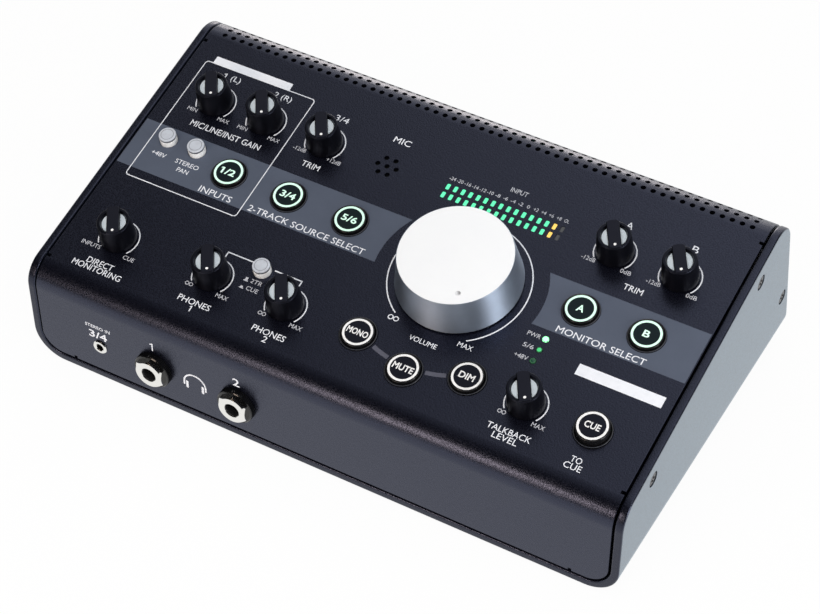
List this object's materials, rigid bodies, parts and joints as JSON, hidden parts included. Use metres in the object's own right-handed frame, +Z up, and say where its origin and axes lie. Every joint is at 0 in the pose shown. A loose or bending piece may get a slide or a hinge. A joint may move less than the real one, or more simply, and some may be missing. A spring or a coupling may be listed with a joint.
{
  "type": "studio monitor controller",
  "caption": "Sloping desk-top studio monitor controller: folded sheet housing, large volume knob, small knobs, lit push buttons, level meter, front phones jacks and rear sockets.",
  "frame": {"origin": "centre of the bounding box in plan, on the plane that the feet stand on", "axes": "+X is the user's right, +Y away from the user, +Z up"},
  "size_m": [0.29, 0.1816, 0.0939],
  "materials": {
    "black_paint": "fine-textured semi-gloss black powder coat",
    "satin_aluminium": "satin turned aluminium",
    "knob_plastic": "satin black",
    "cap_plastic": "smoked translucent cap with a light ring",
    "grey_plastic": "satin pale grey",
    "frame_plastic": "satin black",
    "meter_window": "translucent light windows",
    "foot_rubber": "matte black",
    "board": "lacquered green board",
    "chrome": "bright plated",
    "socket_plastic": "satin black",
    "zinc": "dull plated",
    "screw_steel": "black oxide"
  },
  "bodies": {
    "housing": {"outer_wrap": "black_paint", "inner_sheet": "black_paint", "foot_left_front": "foot_rubber", "foot_left_rear": "foot_rubber", "foot_right_front": "foot_rubber", "foot_right_rear": "foot_rubber", "screw_left_front": "screw_steel", "screw_left_rear_upper": "screw_steel", "screw_left_rear_lower": "screw_steel", "screw_right_front": "screw_steel", "screw_right_rear_upper": "screw_steel", "screw_right_rear_lower": "screw_steel", "mini_socket": "chrome", "phones_socket_1": "socket_plastic", "phones_nut_1": "chrome", "phones_socket_2": "socket_plastic", "phones_nut_2": "chrome", "combo_socket_1": "socket_plastic", "combo_socket_2": "socket_plastic", "line_input_sockets": "socket_plastic", "monitor_output_sockets": "socket_plastic", "usb_socket": "zinc", "power_inlet": "socket_plastic", "button_frame": "frame_plastic", "level_meter": "meter_window", "control_board": "board", "socket_board": "board", "volume_potentiometer": "zinc", "potentiometer_gain_1": "zinc", "potentiometer_gain_2": "zinc", "potentiometer_line_trim": "zinc", "potentiometer_trim_a": "zinc", "potentiometer_trim_b": "zinc", "potentiometer_direct_mix": "zinc", "potentiometer_phones_1": "zinc", "potentiometer_phones_2": "zinc", "potentiometer_talkback_level": "zinc"},
    "volume_dial": {"volume_knob": "satin_aluminium"},
    "dial_gain_1": {"knob_gain_1": "knob_plastic"},
    "dial_gain_2": {"knob_gain_2": "knob_plastic"},
    "dial_line_trim": {"knob_line_trim": "knob_plastic"},
    "dial_trim_a": {"knob_trim_a": "knob_plastic"},
    "dial_trim_b": {"knob_trim_b": "knob_plastic"},
    "dial_direct_mix": {"knob_direct_mix": "knob_plastic"},
    "dial_phones_1": {"knob_phones_1": "knob_plastic"},
    "dial_phones_2": {"knob_phones_2": "knob_plastic"},
    "dial_talkback_level": {"knob_talkback_level": "knob_plastic"},
    "key_source_1": {"button_source_1": "cap_plastic"},
    "key_source_2": {"button_source_2": "cap_plastic"},
    "key_source_3": {"button_source_3": "cap_plastic"},
    "key_monitor_a": {"button_monitor_a": "cap_plastic"},
    "key_monitor_b": {"button_monitor_b": "cap_plastic"},
    "key_mono": {"button_mono": "cap_plastic"},
    "key_mute": {"button_mute": "cap_plastic"},
    "key_dim": {"button_dim": "cap_plastic"},
    "key_talkback": {"button_talkback": "cap_plastic"},
    "key_phantom": {"button_phantom": "grey_plastic"},
    "key_pan": {"button_pan": "grey_plastic"},
    "key_phones_source": {"button_phones_source": "grey_plastic"},
    "key_power": {"power_button": "frame_plastic"}
  },
  "joints": [
    {"name": "volume_turn", "type": "hinge", "parent": "housing", "child": "volume_dial", "pos_m": [0.0316, -0.01362, 0.06978], "axis": [0, -0.2241, 0.9746], "range_deg": [0, 300]},
    {"name": "gain_1_turn", "type": "hinge", "parent": "housing", "child": "dial_gain_1", "pos_m": [-0.1155, 0.02527, 0.07873], "axis": [0, -0.2241, 0.9746], "range_deg": [0, 300]},
    {"name": "gain_2_turn", "type": "hinge", "parent": "housing", "child": "dial_gain_2", "pos_m": [-0.0888, 0.02527, 0.07873], "axis": [0, -0.2241, 0.9746], "range_deg": [0, 300]},
    {"name": "line_trim_turn", "type": "hinge", "parent": "housing", "child": "dial_line_trim", "pos_m": [-0.0579, 0.02527, 0.07873], "axis": [0, -0.2241, 0.9746], "range_deg": [0, 300]},
    {"name": "trim_a_turn", "type": "hinge", "parent": "housing", "child": "dial_trim_a", "pos_m": [0.0854, 0.02527, 0.07873], "axis": [0, -0.2241, 0.9746], "range_deg": [0, 300]},
    {"name": "trim_b_turn", "type": "hinge", "parent": "housing", "child": "dial_trim_b", "pos_m": [0.1158, 0.02527, 0.07873], "axis": [0, -0.2241, 0.9746], "range_deg": [0, 300]},
    {"name": "direct_mix_turn", "type": "hinge", "parent": "housing", "child": "dial_direct_mix", "pos_m": [-0.1155, -0.05523, 0.06021], "axis": [0, -0.2241, 0.9746], "range_deg": [0, 300]},
    {"name": "phones_1_turn", "type": "hinge", "parent": "housing", "child": "dial_phones_1", "pos_m": [-0.06689, -0.05523, 0.06021], "axis": [0, -0.2241, 0.9746], "range_deg": [0, 300]},
    {"name": "phones_2_turn", "type": "hinge", "parent": "housing", "child": "dial_phones_2", "pos_m": [-0.0299, -0.05523, 0.06021], "axis": [0, -0.2241, 0.9746], "range_deg": [0, 300]},
    {"name": "talkback_level_turn", "type": "hinge", "parent": "housing", "child": "dial_talkback_level", "pos_m": [0.0854, -0.05523, 0.06021], "axis": [0, -0.2241, 0.9746], "range_deg": [0, 300]},
    {"name": "source_1_press", "type": "slide", "parent": "housing", "child": "key_source_1", "axis": [0, 0.2241, -0.9746], "range_m": [0, 0.0012], "stiffness_N_per_m": 500},
    {"name": "source_2_press", "type": "slide", "parent": "housing", "child": "key_source_2", "axis": [0, 0.2241, -0.9746], "range_m": [0, 0.0012], "stiffness_N_per_m": 500},
    {"name": "source_3_press", "type": "slide", "parent": "housing", "child": "key_source_3", "axis": [0, 0.2241, -0.9746], "range_m": [0, 0.0012], "stiffness_N_per_m": 500},
    {"name": "monitor_a_press", "type": "slide", "parent": "housing", "child": "key_monitor_a", "axis": [0, 0.2241, -0.9746], "range_m": [0, 0.0012], "stiffness_N_per_m": 500},
    {"name": "monitor_b_press", "type": "slide", "parent": "housing", "child": "key_monitor_b", "axis": [0, 0.2241, -0.9746], "range_m": [0, 0.0012], "stiffness_N_per_m": 500},
    {"name": "mono_press", "type": "slide", "parent": "housing", "child": "key_mono", "axis": [0, 0.2241, -0.9746], "range_m": [0, 0.0012], "stiffness_N_per_m": 500},
    {"name": "mute_press", "type": "slide", "parent": "housing", "child": "key_mute", "axis": [0, 0.2241, -0.9746], "range_m": [0, 0.0012], "stiffness_N_per_m": 500},
    {"name": "dim_press", "type": "slide", "parent": "housing", "child": "key_dim", "axis": [0, 0.2241, -0.9746], "range_m": [0, 0.0012], "stiffness_N_per_m": 500},
    {"name": "talkback_press", "type": "slide", "parent": "housing", "child": "key_talkback", "axis": [0, 0.2241, -0.9746], "range_m": [0, 0.0025], "stiffness_N_per_m": 500},
    {"name": "phantom_press", "type": "slide", "parent": "housing", "child": "key_phantom", "axis": [0, 0.2241, -0.9746], "range_m": [0, 0.0025], "stiffness_N_per_m": 500},
    {"name": "pan_press", "type": "slide", "parent": "housing", "child": "key_pan", "axis": [0, 0.2241, -0.9746], "range_m": [0, 0.0025], "stiffness_N_per_m": 500},
    {"name": "phones_source_press", "type": "slide", "parent": "housing", "child": "key_phones_source", "axis": [0, 0.2241, -0.9746], "range_m": [0, 0.0025], "stiffness_N_per_m": 500},
    {"name": "power_press", "type": "slide", "parent": "housing", "child": "key_power", "axis": [0, -0.9789, -0.2045], "range_m": [0, 0.002], "stiffness_N_per_m": 500}
  ]
}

> [What the task requires]:
Each line above that holds the string "materials" should be copied and shown.

> [Answer to this exercise]:
List this object's materials, rigid bodies, parts and joints as JSON, hidden parts included. Use metres in the object's own right-handed frame, +Z up, and say where its origin and axes lie. Every joint is at 0 in the pose shown. A loose or bending piece may get a slide or a hinge. A joint may move less than the real one, or more simply, and some may be missing. A spring or a coupling may be listed with a joint.
  "materials": {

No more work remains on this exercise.